Alles nur „Kinderkrankheiten“, wie Bundesgeschäftsführer Dietmar Bartsch die Tiraden seiner NRW-Genossen verharmlost? Mag ja sein, daß der Kommunismus in seinen Kindertagen, in der guten alten Zeit von Lenin und Stalin, von Thälmann, Zetkin, Pieck und Ulbricht noch knackiger war als heute. Auf diesen zweiten Frühling kann man aber trotzdem ganz gut verzichten.

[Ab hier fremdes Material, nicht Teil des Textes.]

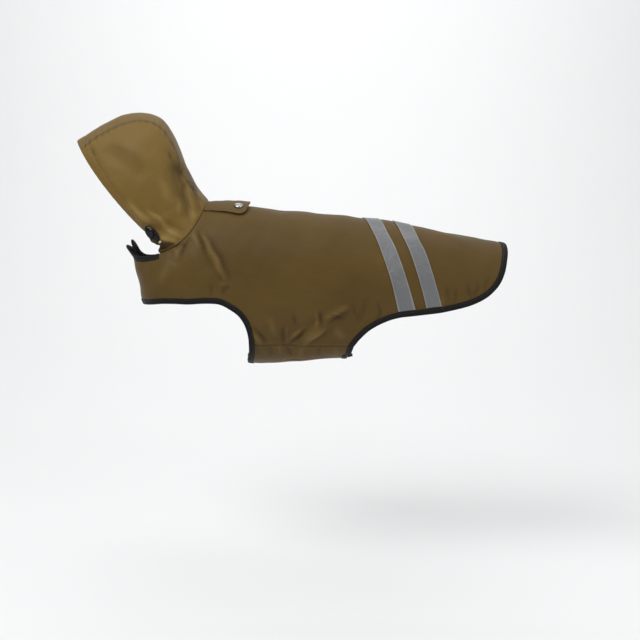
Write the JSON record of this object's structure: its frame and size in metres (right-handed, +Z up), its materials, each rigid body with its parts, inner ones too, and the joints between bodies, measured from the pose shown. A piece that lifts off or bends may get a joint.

Die Bundes-Linke hat sich von einem neuen Programm verabschiedet
Selbst den Genossen im ZK (oder wie die Parteizentrale der Linken jetzt heißt) sind die Radikalinskis, Sektierer und Fundamentalisten an Rhein und Ruhr inzwischen eher peinlich. Nicht weil sie wirre Ideen haben, sondern weil sie einfach die Klappe nicht halten können und damit ihre Wahlchancen gefährden. Man muß doch nicht alles gleich raustrompeten, was man so vorhat.
Die Bundes-Linke hat sich deshalb listigerweise vom Projekt eines neuen gemeinsamen Parteiprogramms nach der Fusion mit der WASG gleich ganz verabschiedet. Die Zeiten seien ja auch „dynamisch“, zwinkert Parteichef Lothar Bisky.
Na, da können die Genossen ja von Glück sagen, daß „die Linke“ nicht „die Rechte“ ist. Sonst hätten ihr die Eskapaden des Landesverbands im größten Bundesland wohl schon längst statt Talkshoweinladungen ganz dynamisch ein paar Parteiverbotsanträge eingehandelt. Der Schoß ist schließlich fruchtbar noch, oder?